Your task
Reproduce all of the material exactly as shown.

Provided data
+ + + + + + +
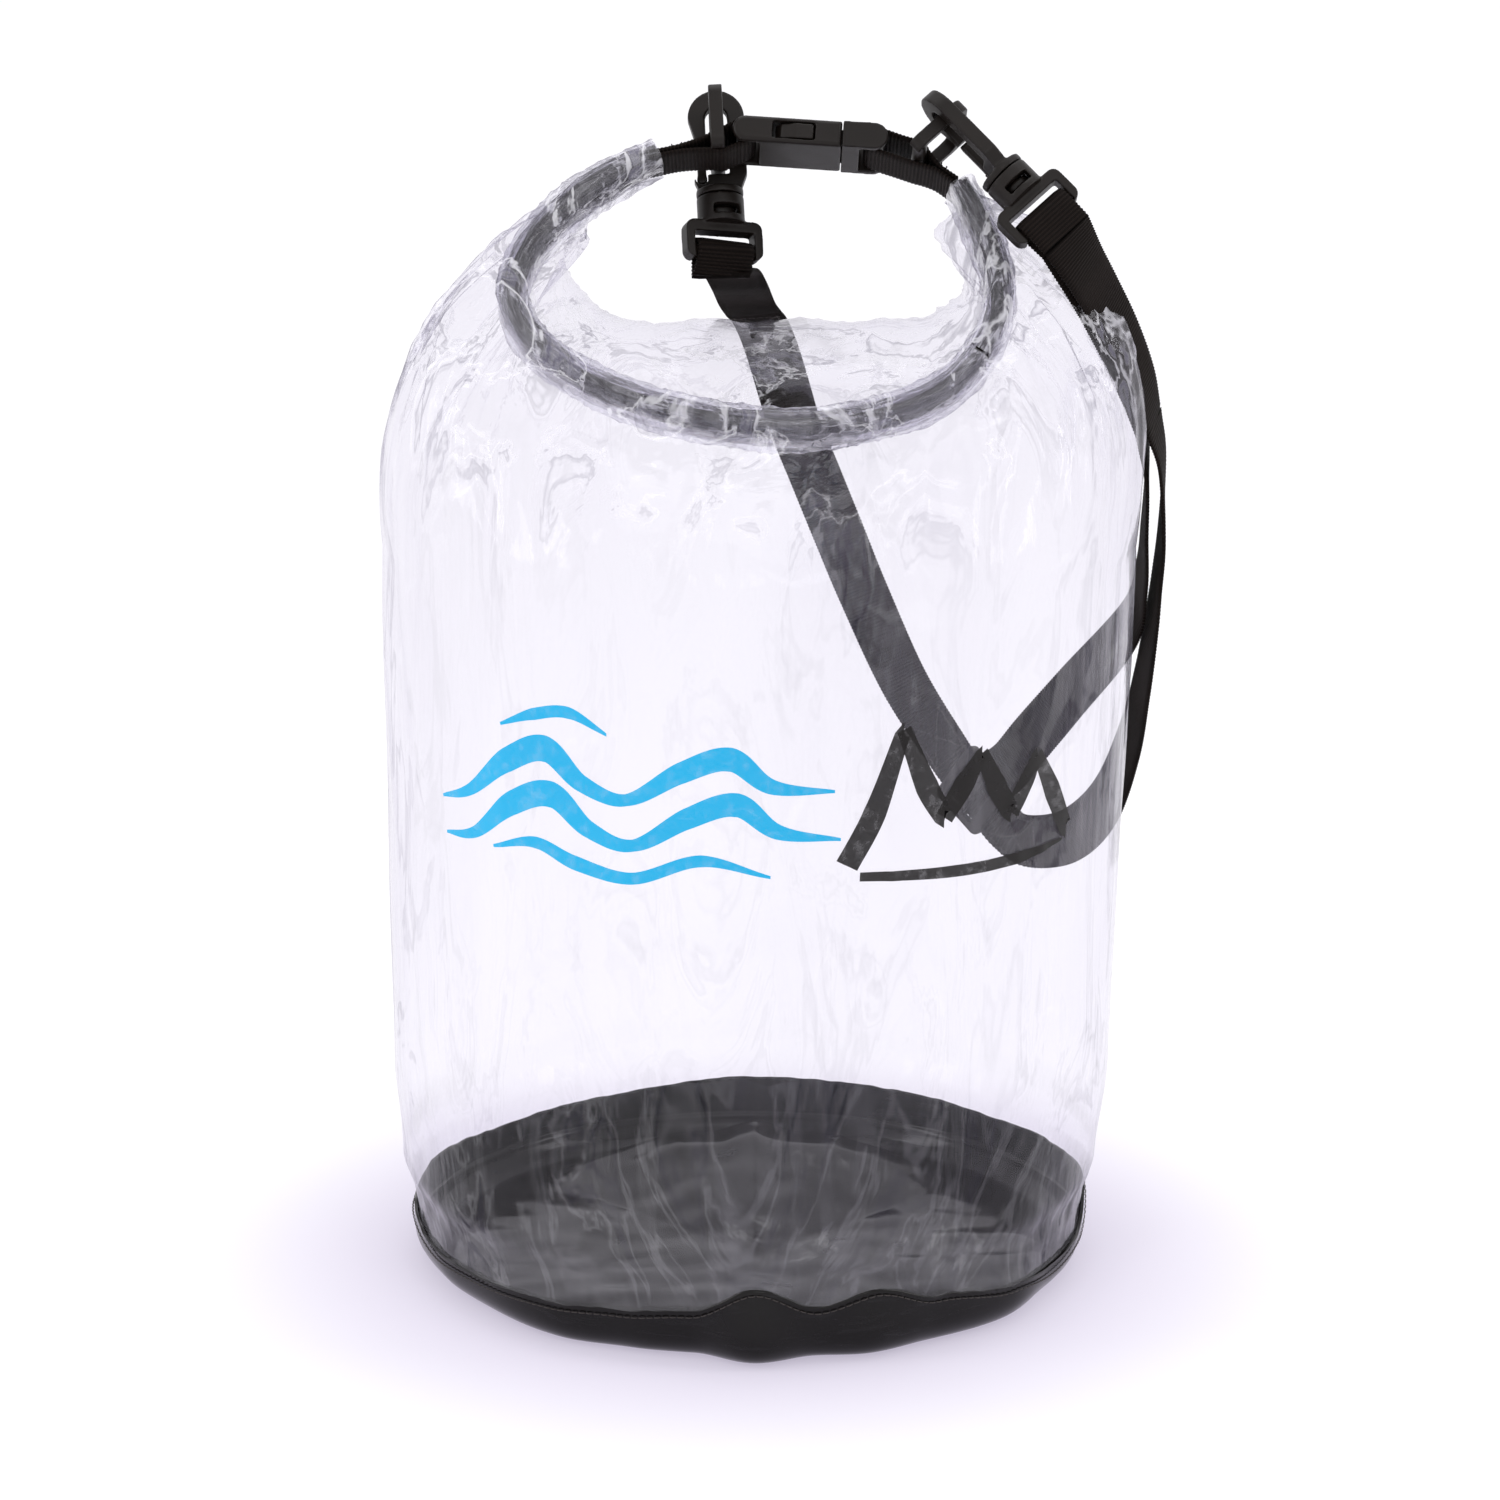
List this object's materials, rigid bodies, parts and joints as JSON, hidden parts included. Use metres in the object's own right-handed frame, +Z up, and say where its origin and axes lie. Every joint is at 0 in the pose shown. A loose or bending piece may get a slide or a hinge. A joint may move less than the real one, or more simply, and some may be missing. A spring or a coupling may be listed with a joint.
{
  "type": "roll-top dry bag",
  "caption": "Clear cylindrical roll-top dry bag on a round welded base; the rolled mouth buckles into a carry handle, with a clip-on shoulder strap.",
  "frame": {"origin": "centre of the round base, on the surface that the bag stands on", "axes": "+Z up, front towards -Y, the socket of the buckle towards -X and its plug towards +X"},
  "size_m": [0.2733, 0.2617, 0.4142],
  "materials": {
    "clear_film": "clear glossy film",
    "base_panel": "gloss",
    "stiffener": "woven",
    "webbing": "woven",
    "hardware": "satin"
  },
  "bodies": {
    "bag": {"base_cup": "base_panel", "bag_body": "clear_film", "mouth_roll": "clear_film", "left_roll_arm": "clear_film", "mouth_strip": "stiffener", "left_end_loop": "webbing", "buckle_socket": "hardware", "back_strap": "webbing", "outer_strap": "webbing", "inner_strap": "webbing", "strap_slider": "hardware", "left_strap_upper": "webbing", "outer_strap_upper": "webbing", "inner_strap_upper": "webbing"},
    "right_arm": {"right_roll_arm": "clear_film", "right_arm_strip": "stiffener", "right_end_loop": "webbing", "buckle_plug": "hardware"},
    "front_prong": {"front_prong": "hardware"},
    "rear_prong": {"rear_prong": "hardware"},
    "left_ring": {"left_ring": "hardware"},
    "left_hook": {"left_hook": "hardware"},
    "left_gate": {"left_hook_gate": "hardware"},
    "left_eye": {"left_swivel_eye": "hardware", "left_strap_loop": "webbing"},
    "right_ring": {"right_ring": "hardware"},
    "right_hook": {"right_hook": "hardware"},
    "right_gate": {"right_hook_gate": "hardware"},
    "right_eye": {"right_swivel_eye": "hardware", "right_strap_loop": "webbing"}
  },
  "joints": [
    {"name": "buckle_release", "type": "slide", "parent": "bag", "child": "right_arm", "axis": [0.9976, -0.0306, -0.0627], "range_m": [0, 0.024], "deforming": ["front_prong", "rear_prong", "outer_strap_upper", "inner_strap_upper"]},
    {"name": "front_prong_press", "type": "hinge", "parent": "right_arm", "child": "front_prong", "pos_m": [0.03257, -0.01527, 0.39645], "axis": [-0.0698, -0.4373, -0.8966], "range_deg": [0, 6.5], "stiffness_Nm_per_rad": 0.3, "springref_deg": -1.72},
    {"name": "rear_prong_press", "type": "hinge", "parent": "right_arm", "child": "rear_prong", "pos_m": [0.03257, -0.00089, 0.38944], "axis": [0.0698, 0.4373, 0.8966], "range_deg": [0, 6.5], "stiffness_Nm_per_rad": 0.3, "springref_deg": -1.72},
    {"name": "left_ring_swing", "type": "hinge", "parent": "bag", "child": "left_ring", "pos_m": [-0.0108, -0.00866, 0.39176], "axis": [0, -0.8988, 0.4384], "range_deg": [-12, 12], "deforming": ["left_strap_upper"]},
    {"name": "left_hook_tilt", "type": "hinge", "parent": "left_ring", "child": "left_hook", "pos_m": [-0.01175, 0.01353, 0.40099], "axis": [0, -0.8988, 0.4384], "range_deg": [-2.5, 2.5], "deforming": ["left_strap_upper"]},
    {"name": "left_gate_open", "type": "hinge", "parent": "left_hook", "child": "left_gate", "pos_m": [-0.01616, 0.00354, 0.3805], "axis": [0, 0.8988, -0.4384], "range_deg": [0, 9], "stiffness_Nm_per_rad": 0.03, "springref_deg": -11.46},
    {"name": "left_swivel", "type": "hinge", "parent": "left_hook", "child": "left_eye", "pos_m": [-0.00996, -0.00062, 0.37197], "axis": [-0.0523, 0.4378, 0.8976], "continuous": true, "deforming": ["left_strap_upper"]},
    {"name": "right_ring_swing", "type": "hinge", "parent": "right_arm", "child": "right_ring", "pos_m": [0.0563, -0.01055, 0.38789], "axis": [0, -0.8988, 0.4384], "range_deg": [-12, 12], "deforming": ["outer_strap_upper", "inner_strap_upper"]},
    {"name": "right_hook_swing", "type": "hinge", "parent": "right_ring", "child": "right_hook", "pos_m": [0.0648, -0.02525, 0.40452], "axis": [0.7314, 0.299, 0.613], "range_deg": [-20, 4], "deforming": ["outer_strap_upper", "inner_strap_upper"]},
    {"name": "right_gate_open", "type": "hinge", "parent": "right_hook", "child": "right_gate", "pos_m": [0.07953, -0.02705, 0.38782], "axis": [0.7314, 0.299, 0.613], "range_deg": [0, 14], "stiffness_Nm_per_rad": 0.03, "springref_deg": -11.46},
    {"name": "right_swivel", "type": "hinge", "parent": "right_hook", "child": "right_eye", "pos_m": [0.08621, -0.03531, 0.38388], "axis": [-0.682, 0.3206, 0.6573], "continuous": true, "deforming": ["outer_strap_upper", "inner_strap_upper"]}
  ]
}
+ + + + + + +
Result of the task
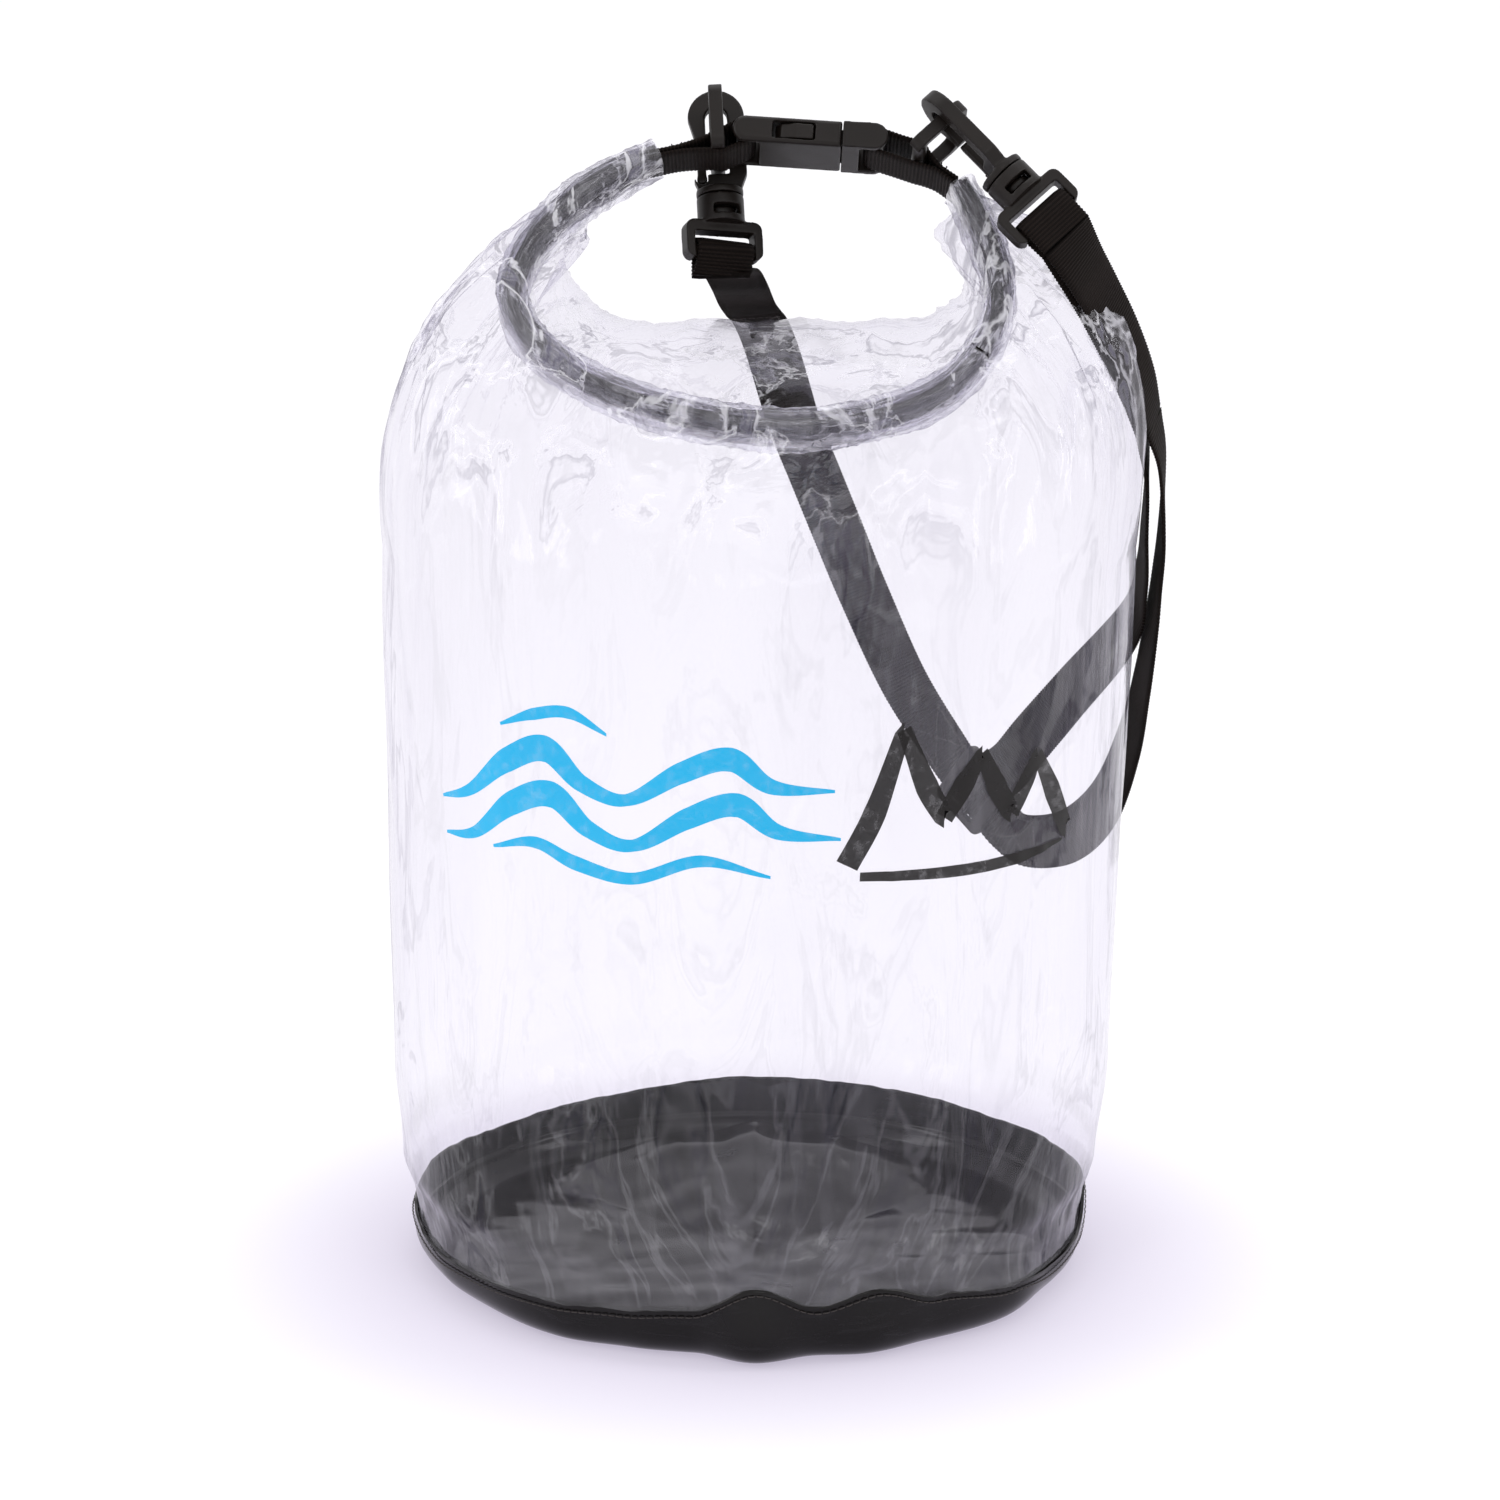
List this object's materials, rigid bodies, parts and joints as JSON, hidden parts included. Use metres in the object's own right-handed frame, +Z up, and say where its origin and axes lie. Every joint is at 0 in the pose shown. A loose or bending piece may get a slide or a hinge. A joint may move less than the real one, or more simply, and some may be missing. A spring or a coupling may be listed with a joint.
{
  "type": "roll-top dry bag",
  "caption": "Clear cylindrical roll-top dry bag on a round welded base; the rolled mouth buckles into a carry handle, with a clip-on shoulder strap.",
  "frame": {"origin": "centre of the round base, on the surface that the bag stands on", "axes": "+Z up, front towards -Y, the socket of the buckle towards -X and its plug towards +X"},
  "size_m": [0.2733, 0.2617, 0.4142],
  "materials": {
    "clear_film": "clear glossy film",
    "base_panel": "gloss",
    "stiffener": "woven",
    "webbing": "woven",
    "hardware": "satin"
  },
  "bodies": {
    "bag": {"base_cup": "base_panel", "bag_body": "clear_film", "mouth_roll": "clear_film", "left_roll_arm": "clear_film", "mouth_strip": "stiffener", "left_end_loop": "webbing", "buckle_socket": "hardware", "back_strap": "webbing", "outer_strap": "webbing", "inner_strap": "webbing", "strap_slider": "hardware", "left_strap_upper": "webbing", "outer_strap_upper": "webbing", "inner_strap_upper": "webbing"},
    "right_arm": {"right_roll_arm": "clear_film", "right_arm_strip": "stiffener", "right_end_loop": "webbing", "buckle_plug": "hardware"},
    "front_prong": {"front_prong": "hardware"},
    "rear_prong": {"rear_prong": "hardware"},
    "left_ring": {"left_ring": "hardware"},
    "left_hook": {"left_hook": "hardware"},
    "left_gate": {"left_hook_gate": "hardware"},
    "left_eye": {"left_swivel_eye": "hardware", "left_strap_loop": "webbing"},
    "right_ring": {"right_ring": "hardware"},
    "right_hook": {"right_hook": "hardware"},
    "right_gate": {"right_hook_gate": "hardware"},
    "right_eye": {"right_swivel_eye": "hardware", "right_strap_loop": "webbing"}
  },
  "joints": [
    {"name": "buckle_release", "type": "slide", "parent": "bag", "child": "right_arm", "axis": [0.9976, -0.0306, -0.0627], "range_m": [0, 0.024], "deforming": ["front_prong", "rear_prong", "outer_strap_upper", "inner_strap_upper"]},
    {"name": "front_prong_press", "type": "hinge", "parent": "right_arm", "child": "front_prong", "pos_m": [0.03257, -0.01527, 0.39645], "axis": [-0.0698, -0.4373, -0.8966], "range_deg": [0, 6.5], "stiffness_Nm_per_rad": 0.3, "springref_deg": -1.72},
    {"name": "rear_prong_press", "type": "hinge", "parent": "right_arm", "child": "rear_prong", "pos_m": [0.03257, -0.00089, 0.38944], "axis": [0.0698, 0.4373, 0.8966], "range_deg": [0, 6.5], "stiffness_Nm_per_rad": 0.3, "springref_deg": -1.72},
    {"name": "left_ring_swing", "type": "hinge", "parent": "bag", "child": "left_ring", "pos_m": [-0.0108, -0.00866, 0.39176], "axis": [0, -0.8988, 0.4384], "range_deg": [-12, 12], "deforming": ["left_strap_upper"]},
    {"name": "left_hook_tilt", "type": "hinge", "parent": "left_ring", "child": "left_hook", "pos_m": [-0.01175, 0.01353, 0.40099], "axis": [0, -0.8988, 0.4384], "range_deg": [-2.5, 2.5], "deforming": ["left_strap_upper"]},
    {"name": "left_gate_open", "type": "hinge", "parent": "left_hook", "child": "left_gate", "pos_m": [-0.01616, 0.00354, 0.3805], "axis": [0, 0.8988, -0.4384], "range_deg": [0, 9], "stiffness_Nm_per_rad": 0.03, "springref_deg": -11.46},
    {"name": "left_swivel", "type": "hinge", "parent": "left_hook", "child": "left_eye", "pos_m": [-0.00996, -0.00062, 0.37197], "axis": [-0.0523, 0.4378, 0.8976], "continuous": true, "deforming": ["left_strap_upper"]},
    {"name": "right_ring_swing", "type": "hinge", "parent": "right_arm", "child": "right_ring", "pos_m": [0.0563, -0.01055, 0.38789], "axis": [0, -0.8988, 0.4384], "range_deg": [-12, 12], "deforming": ["outer_strap_upper", "inner_strap_upper"]},
    {"name": "right_hook_swing", "type": "hinge", "parent": "right_ring", "child": "right_hook", "pos_m": [0.0648, -0.02525, 0.40452], "axis": [0.7314, 0.299, 0.613], "range_deg": [-20, 4], "deforming": ["outer_strap_upper", "inner_strap_upper"]},
    {"name": "right_gate_open", "type": "hinge", "parent": "right_hook", "child": "right_gate", "pos_m": [0.07953, -0.02705, 0.38782], "axis": [0.7314, 0.299, 0.613], "range_deg": [0, 14], "stiffness_Nm_per_rad": 0.03, "springref_deg": -11.46},
    {"name": "right_swivel", "type": "hinge", "parent": "right_hook", "child": "right_eye", "pos_m": [0.08621, -0.03531, 0.38388], "axis": [-0.682, 0.3206, 0.6573], "continuous": true, "deforming": ["outer_strap_upper", "inner_strap_upper"]}
  ]
}